French writer and film director (born 1965)

Alexandre Jardin (/fr/; born 14 April 1965) is a French writer, film director and winner of the Prix Femina, 1988, for Le Zèbre.

== Biography ==
Alexandre Jardin was born on 14 April 1965 in Paris, in the commune of Neuilly-sur-Seine ( Hauts-de-Seine ) in the department of Hauts-de-Seine. He has two brothers, one of whom is the film director, screenwriter and actor Frédéric Jardin, and a half-sister. He has five children from two marriages.

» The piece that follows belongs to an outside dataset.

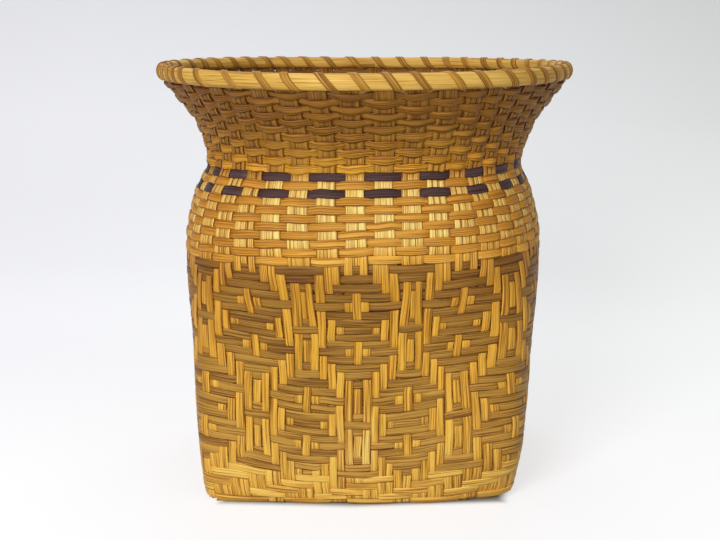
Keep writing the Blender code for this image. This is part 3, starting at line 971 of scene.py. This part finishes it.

Like his father, the writer and screenwriter Pascal Jardin ( 1934 - 1980 ), Alexandre received a degree in political science .

While studying at the university, he wrote his first novel, Headlong ( Bille en tête ), for which he received the French literary prize for Best Debut Novel ( Prix du Premier Roman) in 1986 .

In 1988 he published the novel "Zebra" ( Le Zèbre ), for which he received the French literary prize " Prix Femina ". In 1992, the film "Zebra" was made based on this novel.

In 1993, based on his novel Fanfan, he made the film Fanfan, which received high praise and won the love of viewers in many countries around the world.

In 1997 he wrote an autobiographical novel about the need for paternal recognition, “ Le Zubial ” ( Zubial was his father ’s nickname ).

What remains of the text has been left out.